- **Set problem**
Would you return all of this data exactly, leaving nothing out?

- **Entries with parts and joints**

* begin *

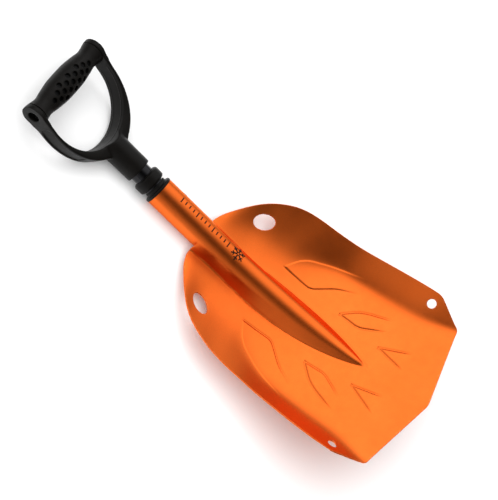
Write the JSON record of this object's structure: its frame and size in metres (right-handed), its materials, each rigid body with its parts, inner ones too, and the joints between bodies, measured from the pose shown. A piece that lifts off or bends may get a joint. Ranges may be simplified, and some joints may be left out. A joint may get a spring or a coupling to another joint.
{
  "type": "avalanche shovel",
  "caption": "Compact snow shovel: pressed aluminium scoop with raised wings on a short tube, and a telescoping D-handle locked by spring buttons.",
  "frame": {"origin": "middle of the footprint on the surface that the shovel lies on, on its back", "axes": "+Y along the shaft from the blade tip towards the grip, +Z out of the scooping side, +X to the right of both"},
  "size_m": [0.226, 0.5057, 0.0828],
  "materials": {
    "orange_anodised": "bead-blasted, orange anodised",
    "black_plastic": "fine moulded texture",
    "black_grip": "moulded, slightly softer than the bow",
    "black_anodised": "polished, black anodised",
    "plated_steel": "nickel plated",
    "spring_steel": "blued strip"
  },
  "bodies": {
    "blade": {"blade_sheet": "orange_anodised", "socket_tube": "orange_anodised", "socket_welds": "orange_anodised", "socket_plug": "black_plastic", "tube_bushing": "black_plastic"},
    "handle": {"handle_tube": "black_anodised", "handle_glide": "black_plastic", "stop_collar": "black_plastic", "collar_pin": "plated_steel", "sleeve_rivet": "plated_steel", "handle_bow": "black_plastic", "grip_cover": "black_grip", "stow_spring": "spring_steel", "extend_spring": "spring_steel"},
    "stow_button": {"stow_button": "plated_steel"},
    "extend_button": {"extend_button": "plated_steel"}
  },
  "joints": [
    {"name": "handle_slide", "type": "slide", "parent": "blade", "child": "handle", "axis": [0, 1, 0], "range_m": [0, 0.127], "deforming": ["stow_spring", "extend_spring", "stow_button", "extend_button"]},
    {"name": "stow_button_press", "type": "slide", "parent": "handle", "child": "stow_button", "axis": [-1, 0, 0], "range_m": [0, 0.0069], "stiffness_N_per_m": 700, "springref_m": -0.002},
    {"name": "extend_button_pop", "type": "slide", "parent": "handle", "child": "extend_button", "axis": [1, 0, 0], "range_m": [0, 0.0069]}
  ]
}
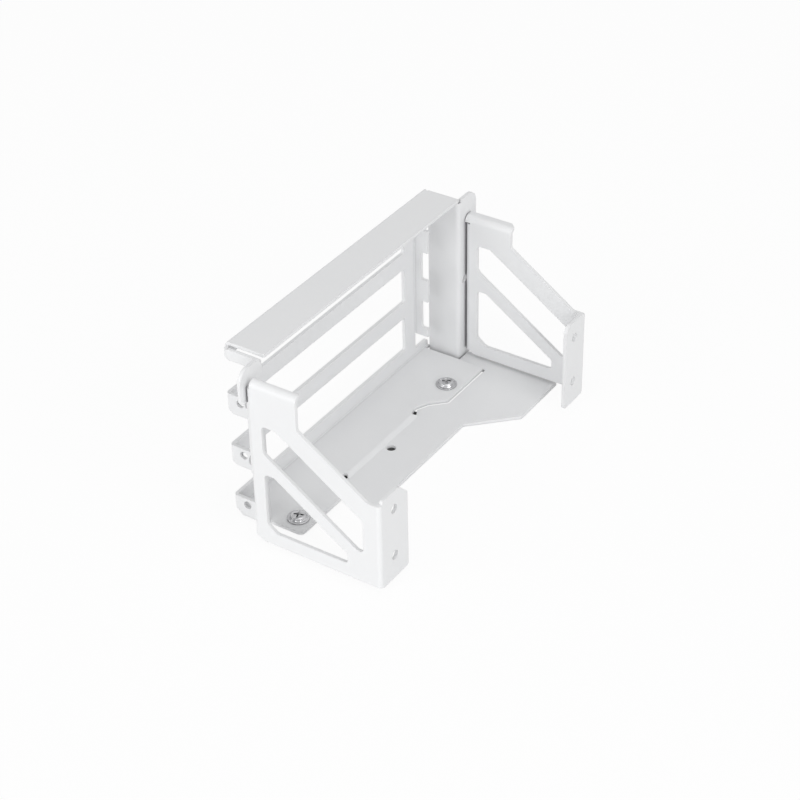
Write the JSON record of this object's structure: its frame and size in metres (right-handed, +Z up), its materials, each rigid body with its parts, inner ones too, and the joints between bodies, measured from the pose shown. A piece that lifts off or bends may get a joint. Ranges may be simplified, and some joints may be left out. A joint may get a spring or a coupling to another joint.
{
  "type": "graphics card support bracket",
  "caption": "Folded sheet-metal bracket with a slotted end frame, two truss arms and a stepped shelf, which holds a graphics card on a riser.",
  "frame": {"origin": "centre of the footprint, on the plane that the shelf's underside lies in", "axes": "+Z up, +Y along the slots from the screw tabs to the far arm, +X from the slotted panel to the arms' front flanges"},
  "size_m": [0.0644, 0.1382, 0.0676],
  "materials": {
    "powder_coat": "fine satin powder coat",
    "screw_steel": "bright plated steel",
    "nut_steel": "plated steel"
  },
  "bodies": {
    "root": {"slot_frame": "powder_coat", "near_arm": "powder_coat", "far_arm": "powder_coat", "riser_screw_near": "screw_steel", "riser_screw_far": "screw_steel", "arm_screw_near_lower": "screw_steel", "press_nut_near_lower": "nut_steel", "arm_screw_near_upper": "screw_steel", "press_nut_near_upper": "nut_steel", "arm_screw_far_lower": "screw_steel", "press_nut_far_lower": "nut_steel", "arm_screw_far_upper": "screw_steel", "press_nut_far_upper": "nut_steel"}
  },
  "joints": []
}
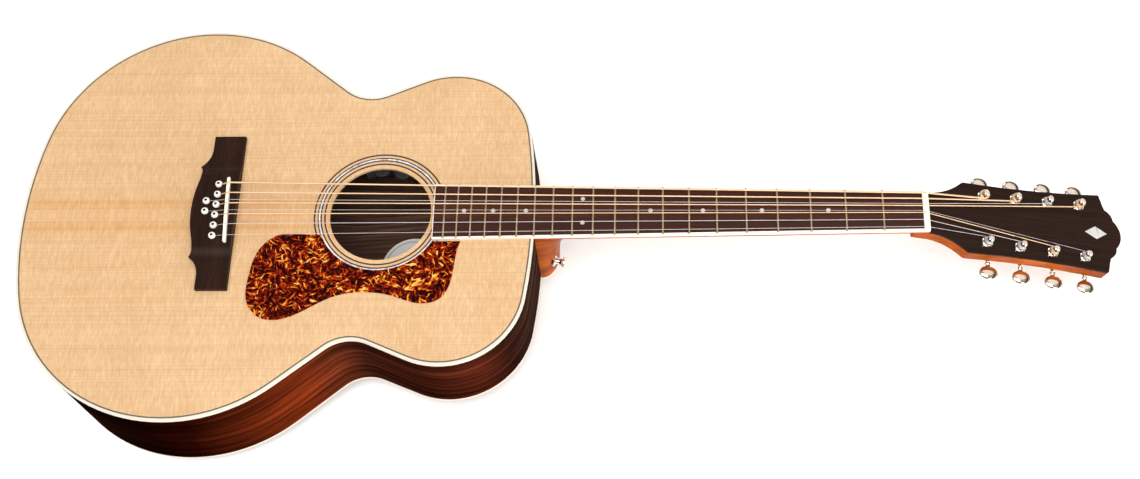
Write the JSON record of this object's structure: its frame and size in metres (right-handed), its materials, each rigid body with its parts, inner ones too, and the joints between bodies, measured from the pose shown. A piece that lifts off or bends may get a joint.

* end *

- **Solution to this problem**
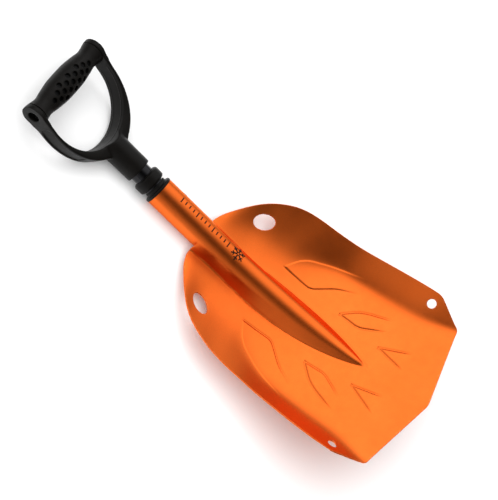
Write the JSON record of this object's structure: its frame and size in metres (right-handed), its materials, each rigid body with its parts, inner ones too, and the joints between bodies, measured from the pose shown. A piece that lifts off or bends may get a joint. Ranges may be simplified, and some joints may be left out. A joint may get a spring or a coupling to another joint.
{
  "type": "avalanche shovel",
  "caption": "Compact snow shovel: pressed aluminium scoop with raised wings on a short tube, and a telescoping D-handle locked by spring buttons.",
  "frame": {"origin": "middle of the footprint on the surface that the shovel lies on, on its back", "axes": "+Y along the shaft from the blade tip towards the grip, +Z out of the scooping side, +X to the right of both"},
  "size_m": [0.226, 0.5057, 0.0828],
  "materials": {
    "orange_anodised": "bead-blasted, orange anodised",
    "black_plastic": "fine moulded texture",
    "black_grip": "moulded, slightly softer than the bow",
    "black_anodised": "polished, black anodised",
    "plated_steel": "nickel plated",
    "spring_steel": "blued strip"
  },
  "bodies": {
    "blade": {"blade_sheet": "orange_anodised", "socket_tube": "orange_anodised", "socket_welds": "orange_anodised", "socket_plug": "black_plastic", "tube_bushing": "black_plastic"},
    "handle": {"handle_tube": "black_anodised", "handle_glide": "black_plastic", "stop_collar": "black_plastic", "collar_pin": "plated_steel", "sleeve_rivet": "plated_steel", "handle_bow": "black_plastic", "grip_cover": "black_grip", "stow_spring": "spring_steel", "extend_spring": "spring_steel"},
    "stow_button": {"stow_button": "plated_steel"},
    "extend_button": {"extend_button": "plated_steel"}
  },
  "joints": [
    {"name": "handle_slide", "type": "slide", "parent": "blade", "child": "handle", "axis": [0, 1, 0], "range_m": [0, 0.127], "deforming": ["stow_spring", "extend_spring", "stow_button", "extend_button"]},
    {"name": "stow_button_press", "type": "slide", "parent": "handle", "child": "stow_button", "axis": [-1, 0, 0], "range_m": [0, 0.0069], "stiffness_N_per_m": 700, "springref_m": -0.002},
    {"name": "extend_button_pop", "type": "slide", "parent": "handle", "child": "extend_button", "axis": [1, 0, 0], "range_m": [0, 0.0069]}
  ]
}
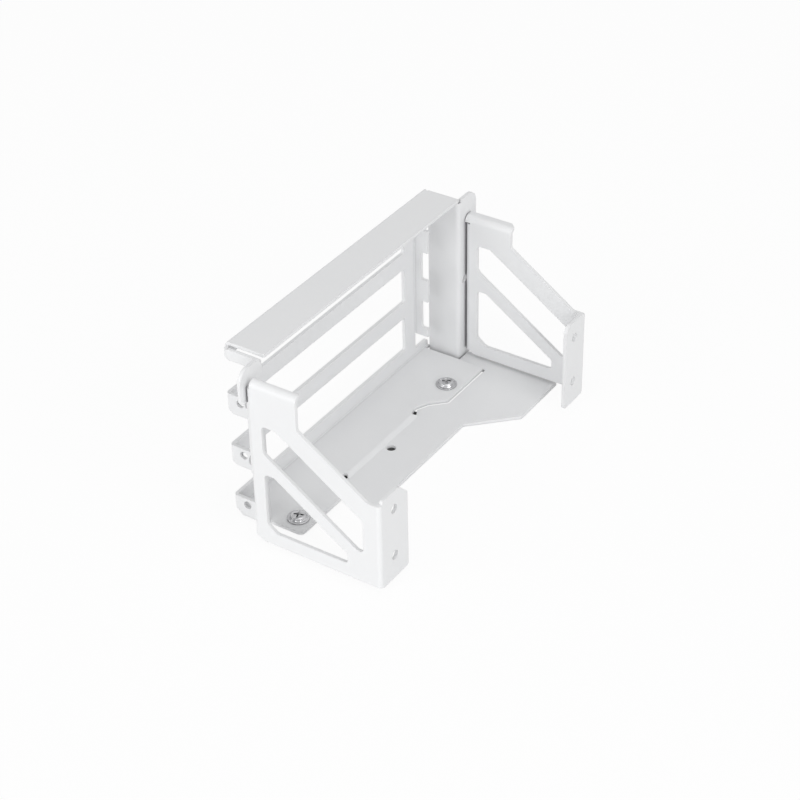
Write the JSON record of this object's structure: its frame and size in metres (right-handed, +Z up), its materials, each rigid body with its parts, inner ones too, and the joints between bodies, measured from the pose shown. A piece that lifts off or bends may get a joint. Ranges may be simplified, and some joints may be left out. A joint may get a spring or a coupling to another joint.
{
  "type": "graphics card support bracket",
  "caption": "Folded sheet-metal bracket with a slotted end frame, two truss arms and a stepped shelf, which holds a graphics card on a riser.",
  "frame": {"origin": "centre of the footprint, on the plane that the shelf's underside lies in", "axes": "+Z up, +Y along the slots from the screw tabs to the far arm, +X from the slotted panel to the arms' front flanges"},
  "size_m": [0.0644, 0.1382, 0.0676],
  "materials": {
    "powder_coat": "fine satin powder coat",
    "screw_steel": "bright plated steel",
    "nut_steel": "plated steel"
  },
  "bodies": {
    "root": {"slot_frame": "powder_coat", "near_arm": "powder_coat", "far_arm": "powder_coat", "riser_screw_near": "screw_steel", "riser_screw_far": "screw_steel", "arm_screw_near_lower": "screw_steel", "press_nut_near_lower": "nut_steel", "arm_screw_near_upper": "screw_steel", "press_nut_near_upper": "nut_steel", "arm_screw_far_lower": "screw_steel", "press_nut_far_lower": "nut_steel", "arm_screw_far_upper": "screw_steel", "press_nut_far_upper": "nut_steel"}
  },
  "joints": []
}
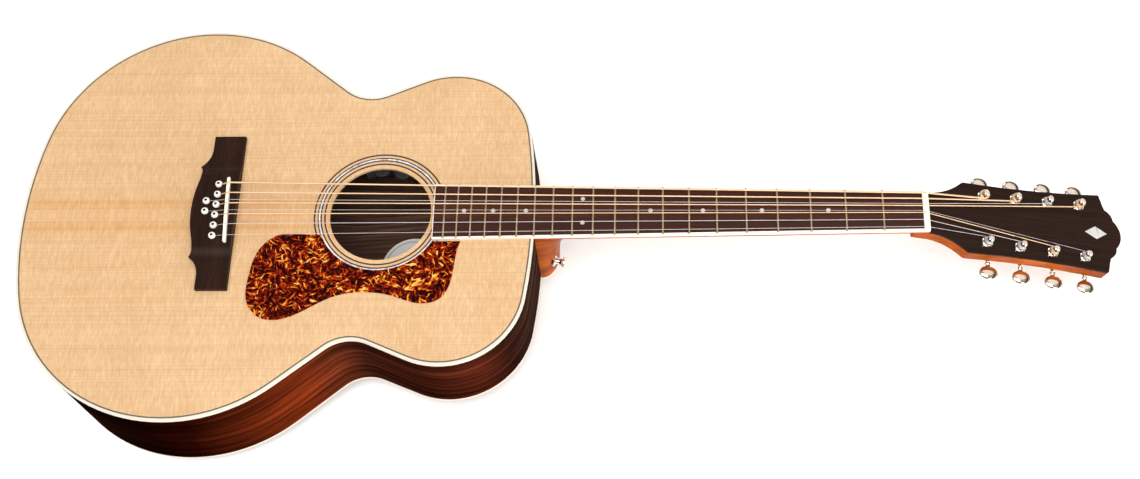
Write the JSON record of this object's structure: its frame and size in metres (right-handed), its materials, each rigid body with its parts, inner ones too, and the joints between bodies, measured from the pose shown. A piece that lifts off or bends may get a joint.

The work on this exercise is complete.